Het zou interessant zijn deze exercitie ook eens uit te voeren voor andere beloften van de richtlijn. Ik noem het recht op gefinancierde bijstand voor slachtoffers, dat nog weleens tot problemen leidt in de praktijk. Daarmee hangt nauw samen de problematiek van de schadevergoeding. Zo blijkt nog steeds een groot aantal vorderingen van de bp niet of niet geheel te worden toegewezen omdat een professionele onderbouwing onderbreekt. Ik denk ook aan de problematiek van het vergoeden van onkosten voor slachtoffers die ter zitting verschijnen. De richtlijn lijkt erop te hinten dat de nationale lidstaat daarmee royaal omgaat, maar afdwingbare rechten biedt de richtlijn niet. De rechtbank Noord-Holland heeft afgelopen vrijdag een interessante uitspraak gedaan over de vergoeding van onkosten van nabestaanden die ter zitting verschijnen. Die zaak komt ongetwijfeld de kant op van het Amsterdamse hof, dus ik zal mij daar verder niet over uitlaten.

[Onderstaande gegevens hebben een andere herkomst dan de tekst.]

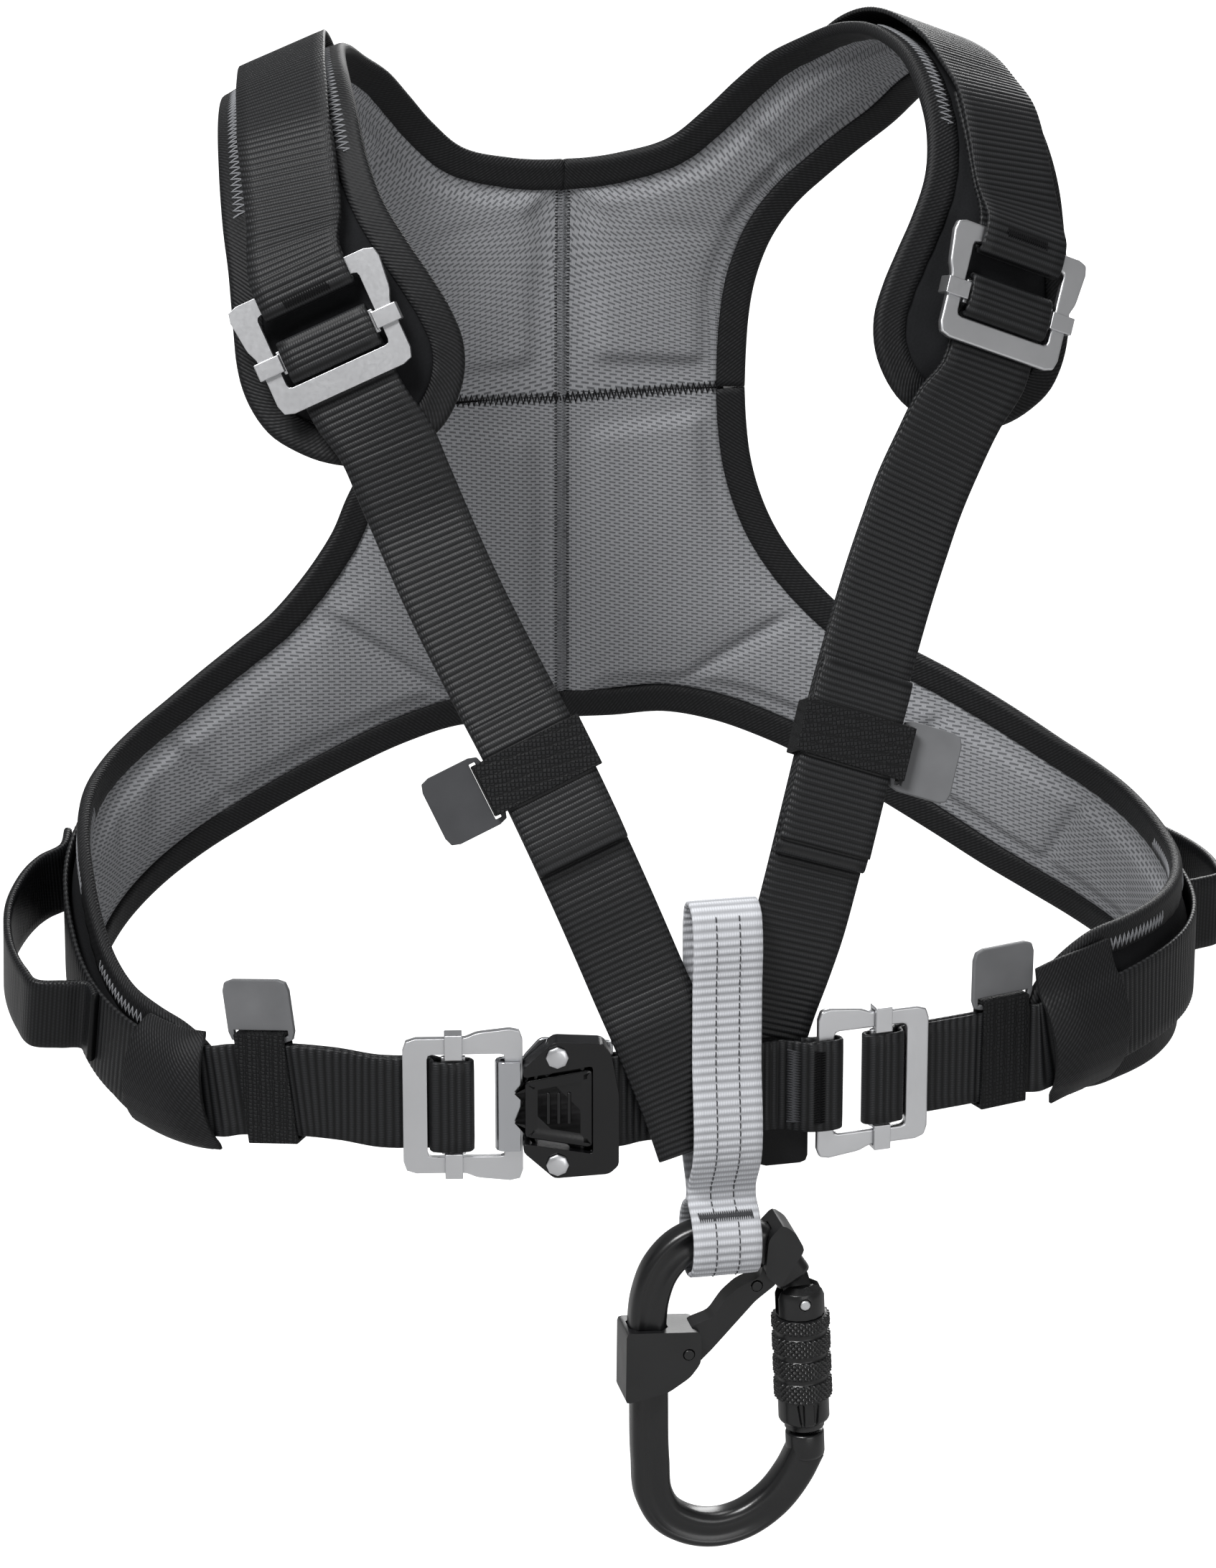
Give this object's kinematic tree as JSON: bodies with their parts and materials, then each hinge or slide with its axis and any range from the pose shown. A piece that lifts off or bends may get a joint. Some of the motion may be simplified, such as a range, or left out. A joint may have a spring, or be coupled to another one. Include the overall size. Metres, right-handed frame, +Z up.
{
  "type": "climbing chest harness",
  "caption": "Padded climbing chest harness with crossed front straps, adjuster buckles, a hooked front buckle, side gear loops and a locking oval carabiner.",
  "frame": {"origin": "under the tops of the shoulder pads, midway between them, where the shoulders carry the harness", "axes": "+Z up, -Y the way the wearer faces, +X to the wearer's left"},
  "size_m": [0.412, 0.2568, 0.4603],
  "materials": {
    "mesh_lining": "grey spacer mesh",
    "edge_binding": "black woven binding tape",
    "black_webbing": "ribbed polyester webbing",
    "grey_webbing": "ribbed polyester webbing",
    "elastic_band": "woven elastic",
    "buckle_steel": "satin",
    "hook_steel": "polished",
    "cover_plastic": "gloss black",
    "tab_plastic": "soft dark grey",
    "gear_plastic": "black tube in cloth",
    "label_cloth": "blank woven label",
    "black_alloy": "satin black anodised",
    "black_polymer": "satin black"
  },
  "bodies": {
    "harness": {"shoulder_pad_left": "mesh_lining", "shoulder_pad_right": "mesh_lining", "side_pad_left": "mesh_lining", "side_pad_right": "mesh_lining", "shoulder_binding_left": "edge_binding", "shoulder_binding_right": "edge_binding", "side_binding_left": "edge_binding", "side_binding_right": "edge_binding", "shoulder_web_left": "black_webbing", "shoulder_web_right": "black_webbing", "shoulder_strap_left": "black_webbing", "shoulder_strap_right": "black_webbing", "chest_strap_left": "black_webbing", "chest_strap_right": "black_webbing", "centre_web": "black_webbing", "shoulder_buckle_left": "buckle_steel", "shoulder_buckle_right": "buckle_steel", "chest_buckle_left": "buckle_steel", "chest_buckle_right": "buckle_steel", "shoulder_slider_left": "buckle_steel", "shoulder_slider_right": "buckle_steel", "chest_slider_left": "buckle_steel", "chest_slider_right": "buckle_steel", "shoulder_left_keeper": "elastic_band", "shoulder_right_keeper": "elastic_band", "chest_left_keeper": "elastic_band", "chest_right_keeper": "elastic_band", "shoulder_left_tab": "tab_plastic", "shoulder_right_tab": "tab_plastic", "chest_left_tab": "tab_plastic", "chest_right_tab": "tab_plastic", "pad_sleeve_left": "edge_binding", "pad_sleeve_right": "edge_binding", "gear_loop_left": "gear_plastic", "gear_loop_right": "gear_plastic", "hook_plate": "hook_steel", "buckle_cover": "cover_plastic", "release_tab": "cover_plastic", "rivet_upper": "hook_steel", "rivet_lower": "hook_steel", "label_tag": "label_cloth", "attachment_loop": "grey_webbing"},
    "carabiner": {"carabiner_frame": "black_alloy", "gate_rivet": "hook_steel", "captive_bar": "black_polymer", "captive_pin_lower": "black_alloy", "captive_pin_upper": "black_alloy"},
    "gate": {"carabiner_gate": "black_alloy"},
    "sleeve": {"locking_sleeve": "black_alloy"}
  },
  "joints": [
    {"name": "carabiner_swing", "type": "hinge", "parent": "harness", "child": "carabiner", "pos_m": [0.0052, -0.14963, -0.33975], "axis": [1, 0, 0], "range_deg": [-80, 25]},
    {"name": "gate_hinge", "type": "hinge", "parent": "carabiner", "child": "gate", "pos_m": [0.02774, -0.14963, -0.36142], "axis": [0, 1, 0], "range_deg": [0, 20], "stiffness_Nm_per_rad": 0.06, "springref_deg": -20.05},
    {"name": "sleeve_turn", "type": "hinge", "parent": "gate", "child": "sleeve", "pos_m": [0.02774, -0.14963, -0.36142], "axis": [-0.0465, 0, 0.9989], "range_deg": [0, 90], "stiffness_Nm_per_rad": 0.008, "springref_deg": -20.05}
  ]
}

Wat opvalt is dat voor het strafrecht de normale Europese prejudiciële verwijzingspraktijk vooralsnog niet effectief lijkt te zijn. Afgezien van spoedprocedures bij het HvJ – maar daarvoor is nodig dat de verdachte gedetineerd zit - lijkt het strafproces zich doorgaans niet te lenen voor het onderbreken van een strafzaak voor anderhalf jaar om aan de Luxemburgse rechter uitleg te vragen over een richtlijn.  Zie ik het goed dan leunt de richtlijn sterk op de bereidheid van de lidstaat om royaal uitvoering te geven aan de strekking van de richtlijn. De realiteit is echter dat de Nederlandse wetgever doorgaans een minimumbenadering hanteert bij de uitleg van de Straatsburgse jurisprudentie en bij de implementatie van EU richtlijnen. 

En daarmee kom ik tenslotte bij u uit. Vooralsnog is het slachtoffer sterk aangewezen op de juridische creativiteit van zijn advocaat. U zult zich in toenemende mate moeten verdiepen in het EU recht en het EVRM om de rechten van uw client  veilig te stellen. Maar daar is niets op tegen. Immers, Albert Einstein zei het al: "creativity is intelligence having fun!"